Step one means that we are to put all external and inner distractions and noisiness aside. These would also include mental images, expectations of God and even past experiences of Him. In order to achieve this state, we have to give up everything and remain alert so as to be ready for God to reveal Himself to us as He chooses to. As long as there is any outer or inner motion or activity, we are like the pond which has had it’s muddy bottom disturbed and no linger gives a clear view. As Christ says in the Sermon on the Mount, “Blessed are the pure in heart, for they shall see God.” (Matt 5:8) Step two refers to a rule of prayer and step three refers to ceaseless prayer such as the Jesus Prayer. He goes on to stress that “…just as you have to know the alphabet if you are to read books, so if you have missed out on the first task, you cannot enter upon the other two.”

In short, the start of prayer is to set aside time to practice stillness and silence. Sit or stand before God in a quiet place and try to rid yourself of all thoughts and actions. Then be alert and wait quietly for God to act. Start with short periods and try to increase them in length with time and practice.
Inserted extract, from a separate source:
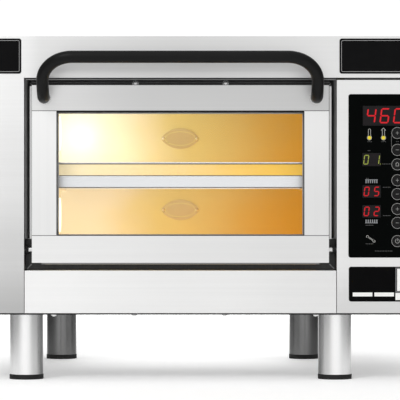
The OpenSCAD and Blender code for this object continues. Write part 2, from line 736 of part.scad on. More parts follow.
module rating_plate() color("#0a0a0a") placed() {
    z = rating_z1 - rating_h / 2;
    plate(keypad_x, z, keypad_w - 1, rating_h, -keypad_t, 0, corner_r);
    for (s = [-1, 1]) rod_y([keypad_x + s * 40, -eps, z], screw_d - 0.4, sheet_t + 1);
}

module din_rail() color("#b9bcc0") placed() {
    x0 = partition_x + partition_t;
    block([x0, rail_y0, rail_z - 12.5], [x0 + 6, rail_y0 + rail_len, rail_z + 12.5]);
    block([x0 + 6 - eps, rail_y0, rail_z - 17.5], [x0 + 7.5, rail_y0 + rail_len, rail_z + 17.5]);
}

// Three contactors on the rail, one for each heating element.
module contactors() color("#3d4247") placed() {
    x0 = partition_x + partition_t + 7.5;
    for (i = [0:2]) {
        y = rail_y0 + 6 + 52 * i;
        block([x0, y, rail_z - 36], [x0 + 50, y + 44, rail_z + 36]);
        block([x0 + 50 - eps, y + 5, rail_z - 22], [x0 + 62, y + 39, rail_z + 22]);
        for (s = [-1, 1]) for (j = [0:2])
            rod_x([x0 + 50 - eps, y + 10 + 12 * j, rail_z + s * 29], 6, 3);
    }
}

module terminal_block() color("#9a9a90") placed() {
    x0 = partition_x + partition_t + 7.5;
    for (i = [0:4]) {
        y = rail_y0 + rail_len - 55 + 11 * i;
        difference() {
            block([x0, y, rail_z - 24], [x0 + 32, y + 10, rail_z + 24]);
            for (s = [-1, 1]) rod_x([x0 + 24, y + 5, rail_z + s * 14], 5, 10);
        }
    }
}

// The fan: a square frame with a round duct and a hub held by four struts, and its rotor.
fan_y0 = rear_y0 - fan_depth;
module fan_housing() color("#202022") placed() {
    difference() {
        plate(fan_x, fan_z, fan_size, fan_size, fan_y0, rear_y0, 5);
        rod_y([fan_x, fan_y0 - 1, fan_z], fan_bore_d, fan_depth + 2);
        for (sx = [-1, 1]) for (sz = [-1, 1])
            rod_y([fan_x + sx * (fan_size / 2 - 6), fan_y0 - 1, fan_z + sz * (fan_size / 2 - 6)], 4.3,
                fan_depth + 2);
    }
    difference() {
        union() {
            rod_y([fan_x, rear_y0 - 5, fan_z], 34, 5);
            for (a = [45, 135]) translate([fan_x, rear_y0 - 2.5, fan_z]) rotate([0, a, 0])
                cube([fan_bore_d + 2, 4, 5], center = true);
        }
        rod_y([fan_x, rear_y0 - 10, fan_z], 4 + 2 * pin_fit, 20);
    }
}
module fan_rotor() color("#2c2c2f") placed() {
    depth = fan_depth - 5 - 4;
    y0 = fan_y0 + 2;
    rod_y([fan_x, y0, fan_z], 34, depth);
    rod_y([fan_x, y0 + depth - eps, fan_z], 4, rear_y0 - fit - y0 - depth);
    blade = fan_bore_d / 2 - 2 - 15;
    for (a = [0:360 / 7:359]) translate([fan_x, y0 + depth / 2, fan_z]) rotate([0, a, 0])
        translate([15 + blade / 2, 0, 0]) rotate([38, 0, 0]) cube([blade, 1.6, 16], center = true);
}

// Supply cable gland: a flanged body through the rear panel with a domed nut outside.
module cable_gland() color("#222222") placed() {
    out = 18;
    difference() {
        union() {
            rod_y([gland_x, rear_y0 - 12, gland_z], gland_bore + 6, 12 + sheet_t + out);
            rod_y([gland_x, rear_y0 - 5, gland_z], gland_bore + 13, 5);
            rod_y([gland_x, body_d, gland_z], gland_bore + 13, 6);
            translate([gland_x, body_d + out, gland_z]) rotate([90, 0, 0])
                cylinder(d1 = gland_bore + 7, d2 = gland_bore + 12, h = out - 7);
        }
        rod_y([gland_x, rear_y0 - 20, gland_z], gland_bore, 60);
    }
}

// ---------------------------------------------------------------- door

module door_top_rail() color("lightgray") placed() {
    z0 = door_z1 - rail_top_h;
    difference() {
        union() {
            block([cell_x - door_w / 2, 0, z0], [cell_x + door_w / 2, door_sheet_t, door_z1]);
            block([cell_x - door_w / 2, door_sheet_t - eps, door_z1 - door_sheet_t],
                [cell_x + door_w / 2, rail_flange, door_z1]);
            for (s = [0, 1]) {
                x = cell_x - door_w / 2 + s * (door_w - door_sheet_t);
                block([x, door_sheet_t - eps, z0], [x + door_sheet_t, rail_flange, door_z1]);
            }
        }
        for (s = [-1, 1]) rod_y([cell_x + s * grip_span / 2, -1, socket_z], 6.4, 5);
    }
}

module door_bottom_rail() color("lightgray") placed() {
    z1 = door_z0 + rail_bottom_h;
    difference() {
        union() {
            block([cell_x - door_w / 2, 0, door_z0], [cell_x + door_w / 2, door_sheet_t, z1]);
            block([cell_x - door_w / 2, door_sheet_t - eps, door_z0],
                [cell_x + door_w / 2, pin_depth - 6, door_z0 + door_sheet_t]);
            for (s = [0, 1]) {
                x = cell_x - door_w / 2 + s * (door_w - door_sheet_t);
                block([x, door_sheet_t - eps, door_z0 + 4], [x + door_sheet_t, rail_flange, z1]);
            }
        }
        rod_x([cell_x - door_w, pin_depth, pin_z], pin_d, 2 * door_w);
    }
}

module door_stiles() color("whitesmoke") placed() {
    z0 = door_z0 + rail_bottom_h + seam;
    z1 = door_z1 - rail_top_h - seam;
    for (s = [0, 1]) {
        x = s == 0 ? cell_x - door_w / 2 : cell_x + door_w / 2 - stile_w;
        edge = s == 0 ? x : x + stile_w - door_sheet_t;
        block([x, 0, z0], [x + stile_w, door_sheet_t, z1]);
        block([edge, door_sheet_t - eps, z0], [edge + door_sheet_t, rail_flange, z1]);
    }
}

// The inner pan closes the door's back. A duct round its window keeps the two panes apart.
module door_inner_frame() color("#b8b8ba") placed() {
    y0 = rail_flange + fit;
    x0 = cell_x - pan_w / 2;
    x1 = cell_x + pan_w / 2;
    wx = window_w / 2 + 5.5;
    difference() {
        union() {
            difference() {
                block([x0, y0, pan_z0], [x1, pan_back, pan_z1]);
                block([x0 + 1.5, y0 - 1, pan_z0 + 1.5], [x1 - 1.5, pan_back - 1.5, pan_z1 - 1.5]);
            }
            for (edge = [x0, x1 - 6])
                block([edge, pin_depth - 6, pan_z0], [edge + 6, y0 + 2, pin_z + 14]);
            difference() {
                block([cell_x - wx - 2, pane_y + glass_t, window_z0 - 7.5],
                    [cell_x + wx + 2, pan_back - 1, window_z1 + 7.5]);
                block([cell_x - wx, 0, window_z0 - 5.5], [cell_x + wx, pan_back - 1.5, window_z1 + 5.5]);
            }
        }
        block([cell_x - window_w / 2 + 1.5, pan_back - 5, window_z0 + 1],
            [cell_x + window_w / 2 - 1.5, pan_back + 5, window_z1 - 3]);
        rod_x([cell_x - door_w, pin_depth, pin_z], pin_d, 2 * door_w);
    }
}

module outer_glass() color("#d8e4e4", 0.35) placed() {
    block([cell_x - window_w / 2 - 10, pane_y, window_z0 - 9],
        [cell_x + window_w / 2 + 10, pane_y + glass_t, window_z1 + 9]);
}

module inner_glass() color("#d8e4e4", 0.35) placed() {
    y1 = pan_back - 1.5;
    block([cell_x - window_w / 2 - 4, y1 - glass_t, window_z0 - 5],
        [cell_x + window_w / 2 + 4, y1, window_z1 + 5]);
}

// Seal on the pan's back: over the mouth and down both sides.
module door_seal() color("#3a3a38") placed() {
    w = 6;
    x = chamber_w / 2 + 5;
    z = mouth_z1 + 4;
    for (s = [-1, 1]) {
        edge = s < 0 ? cell_x - x - w : cell_x + x;
        block([edge, pan_back, pin_z + 3], [edge + w, recess_d - fit, z + w]);
    }
    block([cell_x - x - eps, pan_back, z], [cell_x + x + eps, recess_d - fit, z + w]);
}

// Right half of the handle: stub, root bend, leg and bar bend. Each straight reaches a little into
// the bends, which are a trace thicker.
module handle_half() {
    swollen = handle_d + bend_swell;
    rod_y([0, -socket_stub - bite, 0], handle_d, socket_stub - socket_len + bite);
    translate([0, -socket_stub, root_bend_r]) mirror([0, 1, 0]) rotate([0, 90, 0])
        rotate_extrude(angle = root_turn) translate([root_bend_r, 0]) circle(d = swollen);
    translate([0, root_end_y, root_end_z]) rotate([handle_lean, 0, 0]) translate([0, 0, -bite])
        cylinder(d = handle_d, h = handle_leg + 2 * bite);
    leg_end = [0, root_end_y - handle_leg * sin(handle_lean), root_end_z + handle_leg * cos(handle_lean)];
    translate(leg_end - [bar_bend_r, 0, 0]) rotate([90 + handle_lean, 0, 0])
        rotate_extrude(angle = 90) translate([bar_bend_r, 0]) circle(d = swollen);
}
module door_handle() color("#121212") placed() translate([cell_x, 0, socket_z]) {
    bar = grip_span / 2 - bar_bend_r + bite;
    translate([grip_span / 2, 0, 0]) handle_half();
    mirror([1, 0, 0]) translate([grip_span / 2, 0, 0]) handle_half();
    rod_x([-bar, bar_y, handle_rise], handle_d, 2 * bar);
}

// Steel sockets on the top rail, each with its screw from inside the door.
module handle_sockets() color("#9b9b9d") placed() {
    for (s = [-1, 1]) {
        rod_y([cell_x + s * grip_span / 2, -socket_len, socket_z], handle_d + 2, socket_len);
        rod_y([cell_x + s * grip_span / 2, -eps, socket_z], 6, door_sheet_t + 1);
        rod_y([cell_x + s * grip_span / 2, door_sheet_t, socket_z], 11, 4);
    }
}

// Hinge: pins fixed in the door turn in bearing blocks behind the recess walls.
bearing_t = 9;
module hinge_pins() color("#c9c9cb") placed() {
    len = door_gap_side + sheet_t + bearing_t + 8;
    for (s = [-1, 1]) {
        x = s < 0 ? cell_x - door_w / 2 - len + 8 : cell_x + door_w / 2 - 8;
        rod_x([x, pin_depth, pin_z], pin_d, len);
    }
}
module hinge_bearings() color("#8a8a8c") placed() {
    for (x = [recess_x0 - sheet_t - bearing_t, recess_x1 + sheet_t]) difference() {
        block([x, flange_d + fit, pin_z - 12], [x + bearing_t, recess_d, pin_z + 12]);
        rod_x([x - 1, pin_depth, pin_z], pin_d + 2 * pin_fit, bearing_t + 2);
    }
}

// ---------------------------------------------------------------- legs and feet

// A leg: tube with a bored insert at its foot, a stud up through the base and a nut over the beam.
module leg_tubes() color("silver") placed() {
    z0 = foot_h + moving_gap;
    for (p = legs) translate([p[0], p[1], 0]) {
        difference() {
            translate([0, 0, z0]) cylinder(d = leg_d, h = leg_h - z0);
            translate([0, 0, z0 + insert_h]) cylinder(d = leg_d - 2 * leg_wall, h = leg_h - z0 - insert_h - 3);
            translate([0, 0, z0 - 1]) cylinder(d = stem_d + 2 * pin_fit, h = insert_h + 2);
        }
        translate([0, 0, leg_h - eps]) cylinder(d = stud_d, h = sheet_t + beam_h + 10);
        translate([0, 0, leg_h + sheet_t + beam_h]) cylinder(d = 19, h = 8, $fn = 6);
    }
}

// A levelling foot: a round pad on a stem that screws down out of the leg's insert.
module foot(i) color("#161616") placed() translate([legs[i][0], legs[i][1], 0]) {
    cylinder(d = leg_d + 1, h = foot_h);
    translate([0, 0, foot_h - eps]) cylinder(d = stem_d, h = stem_len);
}

// ---------------------------------------------------------------- nodes

front_fascia();
control_front_panel();
lower_front_panel();
top_cover();
left_side_panel();
right_side_panel();
rear_panel();
base_tray();
badge_plates();
casing_screws();
chassis_frame();
front_frame();
side_channels();
chamber_liner();
hearth_stone_upper();
hearth_stone_lower();
stone_carriers();
heating_elements();
insulation_blocks();
oval_cover_plates();
lamp_holders();
lamp_bulbs();
lamp_glasses();
thermocouple();
steam_vent();
partition_wall();
keypad_face();
controller_board();
segment_displays();
rating_plate();
din_rail();
contactors();
terminal_block();
fan_housing();
fan_rotor();
cable_gland();
hinge_bearings();
leg_tubes();
foot(0);  // foot_front_left
foot(1);  // foot_front_right
foot(2);  // foot_rear_left
foot(3);  // foot_rear_right
door_top_rail();
door_bottom_rail();
door_stiles();
door_inner_frame();
outer_glass();
inner_glass();
door_seal();
door_handle();
handle_sockets();
hinge_pins();
key(1);  // key_1
key(2);  // key_2
key(3);  // key_3
key(4);  // key_4
key(5);  // key_5
key(6);  // key_6
key(7);  // key_7
key(8);  // key_8
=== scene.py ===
"""The finished look of a countertop deck oven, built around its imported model."""

from __future__ import annotations

import logging
import math
import sys
from dataclasses import dataclass, field
from enum import Enum
from typing import Any, Iterable, Mapping, Optional, Sequence

import bmesh
import bpy
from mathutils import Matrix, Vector


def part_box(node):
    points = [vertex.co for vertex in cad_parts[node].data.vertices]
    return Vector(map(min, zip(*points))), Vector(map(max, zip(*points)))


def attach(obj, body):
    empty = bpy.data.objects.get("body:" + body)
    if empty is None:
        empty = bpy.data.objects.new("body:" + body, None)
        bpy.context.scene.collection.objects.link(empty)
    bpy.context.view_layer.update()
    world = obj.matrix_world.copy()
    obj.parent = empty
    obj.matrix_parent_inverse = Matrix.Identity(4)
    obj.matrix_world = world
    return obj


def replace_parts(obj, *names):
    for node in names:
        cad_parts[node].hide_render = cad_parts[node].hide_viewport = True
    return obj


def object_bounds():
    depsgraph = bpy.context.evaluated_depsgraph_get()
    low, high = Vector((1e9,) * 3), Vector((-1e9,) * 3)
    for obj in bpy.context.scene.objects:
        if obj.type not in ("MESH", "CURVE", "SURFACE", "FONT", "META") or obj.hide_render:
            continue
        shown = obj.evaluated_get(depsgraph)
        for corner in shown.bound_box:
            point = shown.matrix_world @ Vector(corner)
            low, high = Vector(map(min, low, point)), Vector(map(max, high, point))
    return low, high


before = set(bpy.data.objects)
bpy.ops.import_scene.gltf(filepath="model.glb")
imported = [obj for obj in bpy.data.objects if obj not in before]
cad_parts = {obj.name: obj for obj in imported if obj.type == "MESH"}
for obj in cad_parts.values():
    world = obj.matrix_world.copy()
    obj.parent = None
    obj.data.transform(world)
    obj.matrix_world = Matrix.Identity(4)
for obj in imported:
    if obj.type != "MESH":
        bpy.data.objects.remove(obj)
CAD_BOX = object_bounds()

log = logging.getLogger("deck_oven")
MM = 0.001
FRONT_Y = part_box("lower_front_panel")[0].y
ROOT = "oven"
DOOR = "door"

Rgb = tuple[float, float, float]
Place = tuple[float, float, float]
Point = tuple[float, float]
Tones = tuple[Point, ...]


# ---------------------------------------------------------------- frame helpers


def linear(tone: float) -> float:
    """Turns a display tone from 0 to 1 into a linear one."""
    return tone / 12.92 if tone <= 0.04045 else ((tone + 0.055) / 1.055) ** 2.4


def grey(tone: float) -> Rgb:
    """A linear grey of a display tone."""
    return (linear(tone),) * 3


def linear_rgb(colour: Rgb) -> Rgb:
    """Turns a display colour into a linear one."""
    return tuple(linear(c) for c in colour)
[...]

The end of prayer is to reach a level of comfort with God that no words need to be spoken and that you are comfortable just being in His presence. This is when real prayer can begin.

uocc.ca/silence.html
 
I don’t know if I can help you fully with your problem because I, too, have struggled with personal prayer all my life. However, I take comfort in the fact that even the greatest mystics experienced periods of dryness and alienation from God. Nevertheless, their advice is to hang on to prayer like a drowning person would hang on to a rope. God’s grace eventually, somehow, dispels the darkness, and sunshine returns. That is, at least until the next bout in the ups and downs of life, as we hopefully grow and mature.